Scandal or no scandal, legislators have been shown around 700 foreign export permits related to the contract design phase and were told that several foreign contractors that had initially agreed to contribute walked away amid pressure from China.
The project is moving forward in the teeth of voluble Chinese objections, since a capable submarine fleet would be among the last weapon platforms China wants to see under Taiwan command, given that it could greatly complicate any Chinese attempts to invade or blockade the island.
“Developing a blueprint of the submarine, the next step, will be technically challenging, but this, too, should be feasible,” said Timothy R. Heath, a senior international defense analyst with the California-based RAND corporation in an interview with Asia Sentinel. “The greater difficulty will be in the securing of needed parts that can’t be manufactured in Taiwan, and in the actual construction of the submarine. Given the unpredictability of some foreign suppliers, several of whom have already withdrawn their offers, and Taiwan’s inexperience in building an advanced diesel submarine, these will pose the most serious challenges for the submarine project in coming years.”
Taiwan currently has four submarines, but two of them, so-called Tench-class American boats (pictured above) date to WWII and are the oldest submarines still in service anywhere in the world.
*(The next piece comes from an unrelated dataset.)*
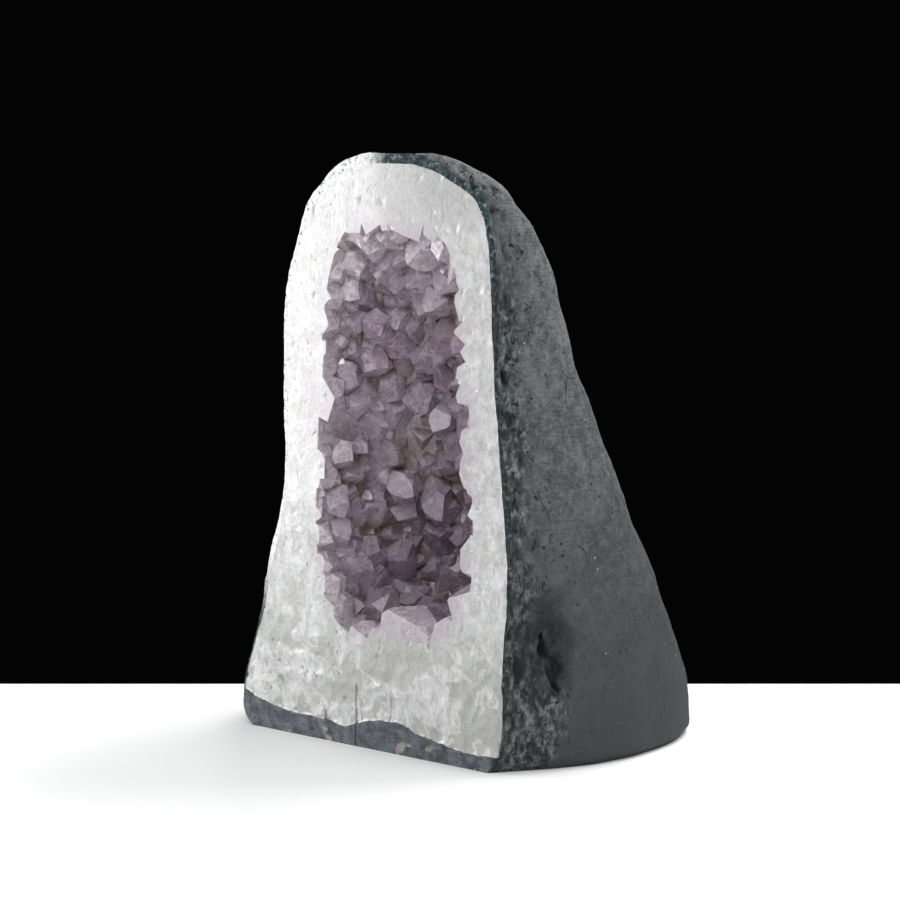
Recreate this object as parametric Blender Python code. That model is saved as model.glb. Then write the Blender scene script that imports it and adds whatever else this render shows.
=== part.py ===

They are used only for training. The other two are Dutch-built Swordfish class diesel subs acquired in the early 1980s and upgraded in 2008 to fire UGM-84 Harpoon anti-ship or ground attack missiles, giving Taiwan limited capability.
It’s no secret that Taiwan doesn’t have the technical expertise to build the main diesel engine, torpedoes, and missile systems on its own. Ironically, it now seems that the most serious challenge to getting the project done will not be posed by China but local fraudsters.
Said John Pike, director of the Globalsecurity.org think tank: “It’s dreadful. I had wondered how Taiwan had found a company that both knew how to build submarines and was not afraid of Beijing -- it sounded too good to be true.”